▶ **Task details**
Where the word "caption" occurs in a line, return that line.

(Object data in JSON)
○ ○ ○
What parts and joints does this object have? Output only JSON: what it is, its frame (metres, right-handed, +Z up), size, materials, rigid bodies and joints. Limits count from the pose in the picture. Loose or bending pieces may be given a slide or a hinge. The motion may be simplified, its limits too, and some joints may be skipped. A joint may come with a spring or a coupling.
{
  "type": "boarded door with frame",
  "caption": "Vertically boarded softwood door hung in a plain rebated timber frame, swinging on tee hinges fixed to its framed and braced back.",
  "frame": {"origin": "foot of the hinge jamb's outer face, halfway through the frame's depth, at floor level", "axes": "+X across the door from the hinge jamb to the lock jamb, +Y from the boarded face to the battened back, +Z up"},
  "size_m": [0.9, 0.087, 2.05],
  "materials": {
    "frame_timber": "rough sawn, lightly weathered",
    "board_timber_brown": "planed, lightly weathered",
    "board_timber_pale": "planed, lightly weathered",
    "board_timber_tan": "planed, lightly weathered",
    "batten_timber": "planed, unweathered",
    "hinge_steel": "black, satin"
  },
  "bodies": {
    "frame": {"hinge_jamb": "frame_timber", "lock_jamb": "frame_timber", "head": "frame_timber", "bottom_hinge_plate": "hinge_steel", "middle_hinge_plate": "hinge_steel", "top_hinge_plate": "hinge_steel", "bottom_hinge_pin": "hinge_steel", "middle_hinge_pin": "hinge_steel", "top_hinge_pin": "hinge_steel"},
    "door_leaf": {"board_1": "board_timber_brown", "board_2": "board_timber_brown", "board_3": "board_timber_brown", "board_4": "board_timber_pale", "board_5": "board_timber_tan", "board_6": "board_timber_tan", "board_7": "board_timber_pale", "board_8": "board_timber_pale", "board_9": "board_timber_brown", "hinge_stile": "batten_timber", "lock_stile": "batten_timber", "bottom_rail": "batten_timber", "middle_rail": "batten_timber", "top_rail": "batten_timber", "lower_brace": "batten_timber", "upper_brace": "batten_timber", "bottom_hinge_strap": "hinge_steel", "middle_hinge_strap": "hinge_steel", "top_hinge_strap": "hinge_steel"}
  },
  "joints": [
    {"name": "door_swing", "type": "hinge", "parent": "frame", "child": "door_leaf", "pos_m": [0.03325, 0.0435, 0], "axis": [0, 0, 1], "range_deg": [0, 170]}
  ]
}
○ ○ ○
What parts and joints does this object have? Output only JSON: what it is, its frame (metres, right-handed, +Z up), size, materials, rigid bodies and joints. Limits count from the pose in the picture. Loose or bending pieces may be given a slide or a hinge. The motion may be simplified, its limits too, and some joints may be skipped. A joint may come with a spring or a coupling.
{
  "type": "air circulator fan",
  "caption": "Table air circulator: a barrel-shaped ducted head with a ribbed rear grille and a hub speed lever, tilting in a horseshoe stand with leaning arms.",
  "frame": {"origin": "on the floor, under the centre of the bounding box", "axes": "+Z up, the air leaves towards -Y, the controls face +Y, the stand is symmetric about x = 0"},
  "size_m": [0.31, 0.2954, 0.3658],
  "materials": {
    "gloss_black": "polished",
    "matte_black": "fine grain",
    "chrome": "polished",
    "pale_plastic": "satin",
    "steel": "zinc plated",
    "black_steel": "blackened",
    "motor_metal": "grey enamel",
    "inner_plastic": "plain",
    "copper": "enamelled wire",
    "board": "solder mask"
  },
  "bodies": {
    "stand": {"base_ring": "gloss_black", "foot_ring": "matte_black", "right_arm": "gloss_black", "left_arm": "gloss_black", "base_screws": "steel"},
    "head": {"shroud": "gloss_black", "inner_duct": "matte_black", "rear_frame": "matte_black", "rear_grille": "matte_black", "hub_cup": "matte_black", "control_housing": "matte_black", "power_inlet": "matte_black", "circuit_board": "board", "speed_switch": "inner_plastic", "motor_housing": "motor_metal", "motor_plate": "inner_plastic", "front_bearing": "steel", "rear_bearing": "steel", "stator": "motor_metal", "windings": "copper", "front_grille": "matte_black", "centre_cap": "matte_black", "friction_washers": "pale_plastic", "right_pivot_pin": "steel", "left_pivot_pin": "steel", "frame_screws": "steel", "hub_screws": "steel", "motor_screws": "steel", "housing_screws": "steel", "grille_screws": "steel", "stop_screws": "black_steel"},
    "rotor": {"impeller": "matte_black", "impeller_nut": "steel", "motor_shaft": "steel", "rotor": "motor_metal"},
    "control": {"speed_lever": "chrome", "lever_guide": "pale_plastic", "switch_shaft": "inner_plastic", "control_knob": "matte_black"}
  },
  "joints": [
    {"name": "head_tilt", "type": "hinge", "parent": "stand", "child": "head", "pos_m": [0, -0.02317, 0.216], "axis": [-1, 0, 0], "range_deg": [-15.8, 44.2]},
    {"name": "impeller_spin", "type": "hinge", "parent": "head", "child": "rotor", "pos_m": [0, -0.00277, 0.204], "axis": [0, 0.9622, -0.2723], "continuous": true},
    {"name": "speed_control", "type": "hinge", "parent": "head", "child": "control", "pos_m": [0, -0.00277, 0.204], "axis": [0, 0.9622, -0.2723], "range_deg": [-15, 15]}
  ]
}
○ ○ ○
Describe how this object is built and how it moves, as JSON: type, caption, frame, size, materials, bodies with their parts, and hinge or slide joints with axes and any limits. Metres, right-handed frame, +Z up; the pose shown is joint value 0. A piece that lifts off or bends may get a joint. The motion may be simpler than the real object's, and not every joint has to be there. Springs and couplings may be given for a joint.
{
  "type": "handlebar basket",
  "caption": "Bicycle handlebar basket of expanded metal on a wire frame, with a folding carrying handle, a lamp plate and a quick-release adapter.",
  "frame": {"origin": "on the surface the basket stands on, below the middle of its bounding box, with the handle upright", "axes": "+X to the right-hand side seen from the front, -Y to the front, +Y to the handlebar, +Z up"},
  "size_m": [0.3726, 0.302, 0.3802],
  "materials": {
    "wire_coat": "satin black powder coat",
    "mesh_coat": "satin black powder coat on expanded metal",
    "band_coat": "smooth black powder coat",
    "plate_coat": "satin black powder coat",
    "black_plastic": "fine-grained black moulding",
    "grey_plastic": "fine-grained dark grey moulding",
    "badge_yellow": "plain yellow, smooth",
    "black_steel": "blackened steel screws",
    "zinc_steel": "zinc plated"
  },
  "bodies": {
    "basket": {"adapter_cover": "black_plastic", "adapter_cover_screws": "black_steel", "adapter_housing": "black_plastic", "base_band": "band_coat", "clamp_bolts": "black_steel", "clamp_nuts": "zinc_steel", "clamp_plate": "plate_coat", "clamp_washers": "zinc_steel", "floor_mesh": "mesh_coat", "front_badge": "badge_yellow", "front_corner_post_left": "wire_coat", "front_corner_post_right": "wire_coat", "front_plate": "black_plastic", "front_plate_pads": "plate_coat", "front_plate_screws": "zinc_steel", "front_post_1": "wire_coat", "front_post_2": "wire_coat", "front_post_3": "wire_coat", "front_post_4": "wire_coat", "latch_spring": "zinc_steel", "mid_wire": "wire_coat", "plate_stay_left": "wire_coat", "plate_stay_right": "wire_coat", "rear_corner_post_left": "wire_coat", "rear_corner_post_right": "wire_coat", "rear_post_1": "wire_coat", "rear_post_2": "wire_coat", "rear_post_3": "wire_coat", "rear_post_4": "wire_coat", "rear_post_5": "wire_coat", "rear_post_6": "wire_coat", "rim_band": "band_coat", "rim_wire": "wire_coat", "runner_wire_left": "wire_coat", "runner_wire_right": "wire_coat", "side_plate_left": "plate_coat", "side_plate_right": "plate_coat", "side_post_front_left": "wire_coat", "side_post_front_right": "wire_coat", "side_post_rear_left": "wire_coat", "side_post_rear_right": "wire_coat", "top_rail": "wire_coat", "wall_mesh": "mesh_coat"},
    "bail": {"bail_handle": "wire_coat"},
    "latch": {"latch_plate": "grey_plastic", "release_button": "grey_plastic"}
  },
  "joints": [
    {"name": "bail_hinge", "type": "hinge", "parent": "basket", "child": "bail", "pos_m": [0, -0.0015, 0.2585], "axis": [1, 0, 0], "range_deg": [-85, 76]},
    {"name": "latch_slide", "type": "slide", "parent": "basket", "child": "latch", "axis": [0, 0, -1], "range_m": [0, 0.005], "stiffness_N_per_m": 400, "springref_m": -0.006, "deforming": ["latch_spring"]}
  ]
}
○ ○ ○
▶ **Solution to the exercise**
  "caption": "Vertically boarded softwood door hung in a plain rebated timber frame, swinging on tee hinges fixed to its framed and braced back.",
  "caption": "Table air circulator: a barrel-shaped ducted head with a ribbed rear grille and a hub speed lever, tilting in a horseshoe stand with leaning arms.",
Describe how this object is built and how it moves, as JSON: type, caption, frame, size, materials, bodies with their parts, and hinge or slide joints with axes and any limits. Metres, right-handed frame, +Z up; the pose shown is joint value 0. A piece that lifts off or bends may get a joint. The motion may be simpler than the real object's, and not every joint has to be there. Springs and couplings may be given for a joint.
  "caption": "Bicycle handlebar basket of expanded metal on a wire frame, with a folding carrying handle, a lamp plate and a quick-release adapter.",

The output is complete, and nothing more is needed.